Work required – Gather the lines from the material that contain "frame".

━━━━━━━━━━━━━━━━━━━━

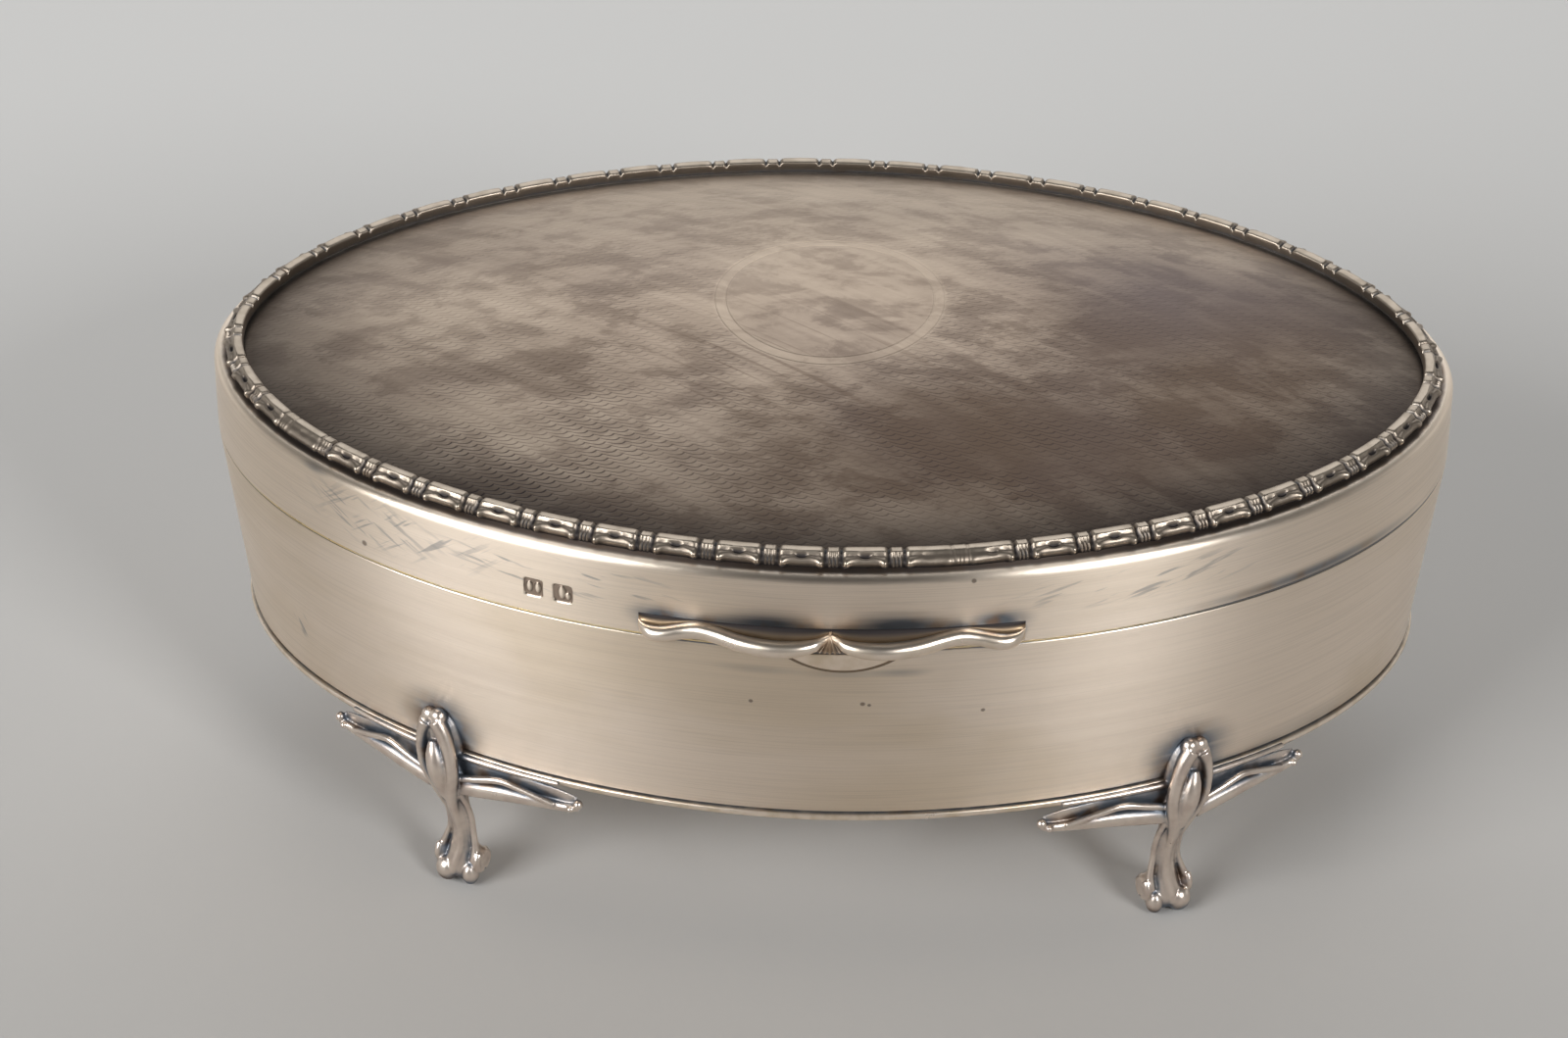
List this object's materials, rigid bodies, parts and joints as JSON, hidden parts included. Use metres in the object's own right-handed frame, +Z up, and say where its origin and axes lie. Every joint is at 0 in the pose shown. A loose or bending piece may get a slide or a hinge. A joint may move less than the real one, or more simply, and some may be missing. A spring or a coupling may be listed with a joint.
{
  "type": "oval silver box",
  "caption": "Oval silver dressing-table box on four cabriole feet, with a domed hinged lid, beaded border, wavy thumbpiece and velvet lining.",
  "frame": {"origin": "on the table under the middle of the box", "axes": "+X along the long side, to the right of someone facing the front; -Y out of the front, where the thumbpiece is; +Z up"},
  "size_m": [0.16, 0.1045, 0.068],
  "materials": {
    "body_silver": "satin silver, fine brushing along the wall, light tarnish",
    "lid_silver": "satin silver with darker tarnish",
    "engine_turned_silver": "engine-turned silver with brown and violet tarnish",
    "cast_silver": "polished cast silver, dark in the hollows",
    "silver_gilt": "satin gilding",
    "hinge_silver": "satin, dark between the knuckles",
    "pin_wire": "drawn wire",
    "card_board": "plain card",
    "velvet": "short-pile velvet"
  },
  "bodies": {
    "box": {"base_plate": "body_silver", "body_wall": "body_silver", "rim_bezel": "silver_gilt", "rim_segment": "body_silver", "foot_front_left": "cast_silver", "foot_front_right": "cast_silver", "foot_back_left": "cast_silver", "foot_back_right": "cast_silver", "hinge_bearer_body": "hinge_silver", "knuckle_body_left": "hinge_silver", "knuckle_body_middle": "hinge_silver", "knuckle_body_right": "hinge_silver", "hinge_pin": "pin_wire", "base_card": "card_board", "base_pad": "velvet", "wall_lining": "velvet"},
    "lid": {"lid_band": "lid_silver", "lid_top": "engine_turned_silver", "lid_border": "cast_silver", "thumbpiece": "cast_silver", "hinge_bearer_lid": "hinge_silver", "knuckle_lid_left": "hinge_silver", "knuckle_lid_right": "hinge_silver", "lid_card": "card_board", "lid_pad": "velvet"}
  },
  "joints": [
    {"name": "lid_hinge", "type": "hinge", "parent": "box", "child": "lid", "pos_m": [0, 0.0506, 0.04915], "axis": [-1, 0, 0], "range_deg": [0, 105]}
  ]
}
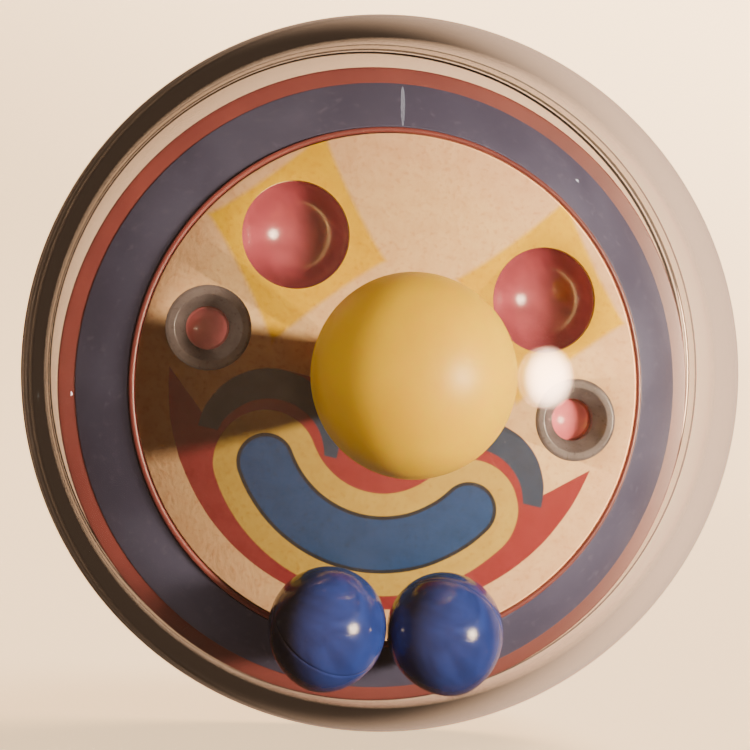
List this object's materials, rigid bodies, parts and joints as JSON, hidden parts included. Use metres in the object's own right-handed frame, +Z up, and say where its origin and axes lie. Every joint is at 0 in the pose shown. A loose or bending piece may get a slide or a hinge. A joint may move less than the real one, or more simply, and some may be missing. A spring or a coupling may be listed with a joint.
{
  "type": "juggling ball",
  "caption": "Clear hollow juggling ball of half shells, with a raised round clown-face insert, socket eyes, a big ball nose and loose balls that run round the face.",
  "frame": {"origin": "centre of the ball", "axes": "-Y out of the front of the face, +Z up against gravity, +X to the right as seen from the front; the face is rolled 10 degrees clockwise as seen from the front, and the loose balls lie at the bottom"},
  "size_m": [0.065, 0.065, 0.065],
  "materials": {
    "clear_plastic": "clear polished styrene",
    "red_plastic": "moulded, satin",
    "track_band": "blue-violet, satin",
    "printed_card": "printed and varnished card",
    "red_gloss": "polished",
    "grey_plastic": "moulded",
    "yellow_plastic": "satin",
    "blue_plastic": "polished",
    "plated_steel": "zinc plated"
  },
  "bodies": {
    "ball_body": {"front_shell": "clear_plastic", "rear_shell": "clear_plastic", "tray": "red_plastic", "track_ring": "track_band", "face_card": "printed_card", "left_eye_cup": "red_gloss", "right_eye_cup": "red_gloss", "left_cheek_eyelet": "grey_plastic", "right_cheek_eyelet": "grey_plastic", "left_cheek_button": "red_gloss", "right_cheek_button": "red_gloss", "nose_ball": "yellow_plastic", "nose_screw": "plated_steel"},
    "left_loose_ball": {"left_ball": "blue_plastic"},
    "right_loose_ball": {"right_ball": "blue_plastic"}
  },
  "joints": [
    {"name": "left_ball_run", "type": "hinge", "parent": "ball_body", "child": "left_loose_ball", "pos_m": [0, 0, 0], "axis": [0, 1, 0], "range_deg": [0, 150]},
    {"name": "right_ball_run", "type": "hinge", "parent": "ball_body", "child": "right_loose_ball", "pos_m": [0, 0, 0], "axis": [0, -1, 0], "range_deg": [0, 150]}
  ]
}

━━━━━━━━━━━━━━━━━━━━

Task output –
List this object's materials, rigid bodies, parts and joints as JSON, hidden parts included. Use metres in the object's own right-handed frame, +Z up, and say where its origin and axes lie. Every joint is at 0 in the pose shown. A loose or bending piece may get a slide or a hinge. A joint may move less than the real one, or more simply, and some may be missing. A spring or a coupling may be listed with a joint.
  "frame": {"origin": "on the table under the middle of the box", "axes": "+X along the long side, to the right of someone facing the front; -Y out of the front, where the thumbpiece is; +Z up"},
List this object's materials, rigid bodies, parts and joints as JSON, hidden parts included. Use metres in the object's own right-handed frame, +Z up, and say where its origin and axes lie. Every joint is at 0 in the pose shown. A loose or bending piece may get a slide or a hinge. A joint may move less than the real one, or more simply, and some may be missing. A spring or a coupling may be listed with a joint.
  "frame": {"origin": "centre of the ball", "axes": "-Y out of the front of the face, +Z up against gravity, +X to the right as seen from the front; the face is rolled 10 degrees clockwise as seen from the front, and the loose balls lie at the bottom"},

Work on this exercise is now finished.